With $35 billion in investment capital, DE Shaw and Co., the world’s fourth-largest hedge fund, has set its eye firmly on India.

This September, DE Shaw will open its second office in India, just 14 months after it started off in Gurgaon, outside New Delhi. Having already done $561 million in announced private equity deals, DE Shaw will have invested well over $1 billion in India by June.
Not surprisingly, the firm, which is famous on Wall Street for being very reclusive about its trading methods, is unwilling to give out much detail about its gameplan for India.
However, three clear patterns emerge from the four deals that the fund has disclosed so far.
First, while it is largely sector-agnostic, it will likely broadly focus on companies that exploit India’s cost arbitrage advantage (think auto ancillaries, animation); opportunities that arise from deregulation (think media companies) and public-private partnerships (think infrastructure and real estate businesses).
Second, deals will also be size-agnostic, from as little as $8 million up to $400 million or more.
While none of this is very different from the way most private equity firms that are active in India today would look in terms of their deals, it is a third pattern that sets the hedge fund apart from its private equity peers. DE Shaw appears to be very flexible on how it will make money available to companies.
“We can provide financing using different asset classes with varying tenors, risk profiles and return expectations. We can do very early-stage venture deals also,” says Anil Chawla, CEO, DE Shaw India Advisory Services Pvt. Ltd. “We think our flexible capital approach gives us an edge over the typical PE player.”
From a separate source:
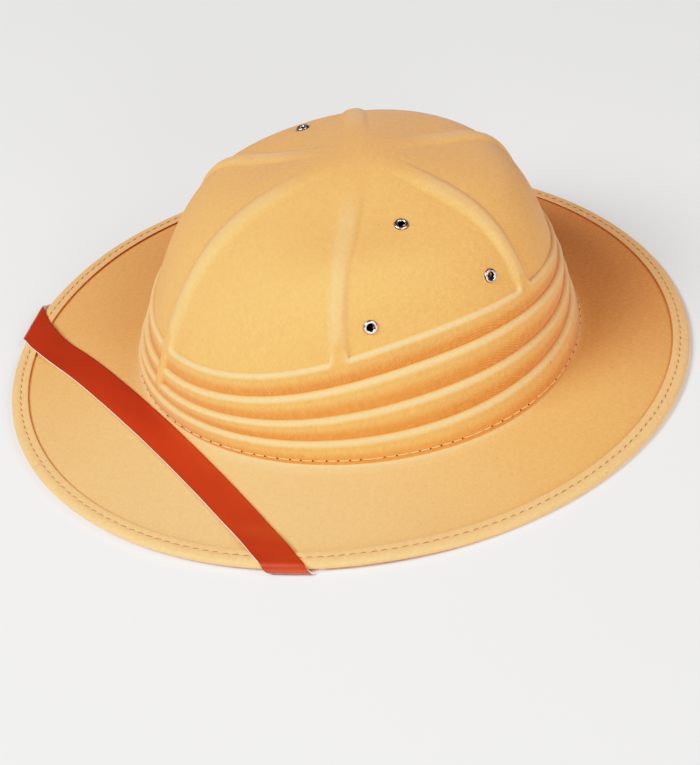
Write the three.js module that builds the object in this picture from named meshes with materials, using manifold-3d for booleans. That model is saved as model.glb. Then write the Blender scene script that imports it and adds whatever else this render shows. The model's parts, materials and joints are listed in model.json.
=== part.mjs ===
// Pith helmet: a moulded, cloth-covered shell with six ribs and four pleats, an edge binding sewn round
// the brim, six eyelets and a chin strap laid over the front of the brim.
//
// Millimetres, +Z up. The front of the hat faces -Y and +X is the wearer's left. The origin is on the
// ground below the middle of the brim, and the hat stands on its binding. An azimuth is counted from
// the front towards +X.

import * as THREE from 'three';
import Module from 'manifold-3d';
import { mergeVertices } from 'three/addons/utils/BufferGeometryUtils.js';

const manifold = await Module();
manifold.setup();

// ---------------------------------------------------------------------------------------------------
// Driving dimensions
// ---------------------------------------------------------------------------------------------------

const DEGREE = Math.PI / 180;
const GAP = 0.36;

// The crown's top, a little behind the middle of the brim.
const APEX = { y: 5.7, z: 106.7 };

// Each row is a closed line round the hat: how far it reaches from the centre line, and how high it
// lies, at five azimuths. The crease rows are the inner corners above each pleat's ledge.
const AZIMUTHS = { front: 0, frontDiagonal: 45, side: 90, backDiagonal: 135, back: 180 };
const LEVELS = {
  crease1: {
    reach: { front: 99.8, frontDiagonal: 87.0, side: 80.4, backDiagonal: 89.3, back: 92.0 },
    height: { front: 43.6, frontDiagonal: 51.9, side: 61.6, backDiagonal: 58.4, back: 53.0 },
  },
  crease2: {
    reach: { front: 103.2, frontDiagonal: 89.4, side: 83.4, backDiagonal: 92.6, back: 94.5 },
    height: { front: 33.4, frontDiagonal: 39.8, side: 48.6, backDiagonal: 48.6, back: 44.0 },
  },
  crease3: {
    reach: { front: 105.8, frontDiagonal: 94.2, side: 88.0, backDiagonal: 95.2, back: 97.5 },
    height: { front: 25.6, frontDiagonal: 28.4, side: 33.5, backDiagonal: 35.0, back: 34.0 },
  },
  crease4: {
    reach: { front: 107.6, frontDiagonal: 98.2, side: 93.0, backDiagonal: 98.2, back: 100.0 },
    height: { front: 19.0, frontDiagonal: 19.0, side: 20.3, backDiagonal: 24.2, back: 24.5 },
  },
  crownBase: {
    reach: { front: 108.8, frontDiagonal: 102.1, side: 99.6, backDiagonal: 104.0, back: 105.0 },
    height: { front: 8.6, frontDiagonal: 7.7, side: 7.3, backDiagonal: 9.4, back: 10.2 },
  },
  rim: {
    reach: { front: 173.8, frontDiagonal: 163.7, side: 153.8, backDiagonal: 154.7, back: 156.4 },
    height: { front: 1.8, frontDiagonal: 1.8, side: 1.8, backDiagonal: 1.8, back: 1.8 },
  },
};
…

So, for instance, if the firm likes a company but does not think that the company is ready for an equity infusion, it will buy convertible bonds instead. The accent on flexibility also allows it to close deals faster, which, the firm believes, will give it superior returns in the longer term.
For India’s booming private equity market, which has already seen over $4 billion deployed in the first six months of 2007, the growing presence of hedge funds, such as DE Shaw, Farallon Capital, Och-Ziff and New Vernon, spells significant changes in the complexion of the market.
The changes, in fact, follow global trends. Hedge funds are increasingly stepping on private equity turf in the US and Europe. As private equity firms, which usually take longer to close deals due to stringent pre-deal due diligence and generally stick to equity-capital led investments, come up against hedge funds in their traditional spaces, it may be a matter of time before the two converge.
Already, there is talk of Washington DC-headquar-tered PE investor Carlyle Group raising a hedge fund. In India, too, according to one senior private equity executive in the Delhi, at least two domestic private equity firms are looking to raise hedge funds.
“Next month, you will see one of them announce a $1 billion hedge fund,” said the executive, who did not want to be named. Likely contenders, industry executives believe, are ICICI Venture Funds Management Co. in Mumbai and ChrysCapital Investment Advisors in Delhi.
DE Shaw’s moves in India underscore the pressures being felt by hedge funds of a similar nature in their home markets. Most of these investors decided to head to emerging markets about two years ago as mature markets reached saturation levels and returns diminished.
DE Shaw set up DE Shaw Investment Management in the second quarter of 2005 to focus on other alternative investments, including private equity. This was also a move by the firm to attract funds from conservative institutional investors, such as pension funds, which tend to be one of the primary investors in private equity funds, but had avoided investing firms such as DE Shaw. Some investors are wary of the enigmatic methods the firm used. For instance, DE Shaw says it uses complex computer-based algorithms to identify inefficiencies in securities and try and profit from those gaps.
The secrecy that surrounds the firm and others of its ilk is something that their investee companies will have to factor in. While a private equity firm will most likely wait five years—some even wait seven to eight years—for a company to reach its full potential and then provide liquidity through an initial public offering, a hedge fund would expect an IPO in about two years.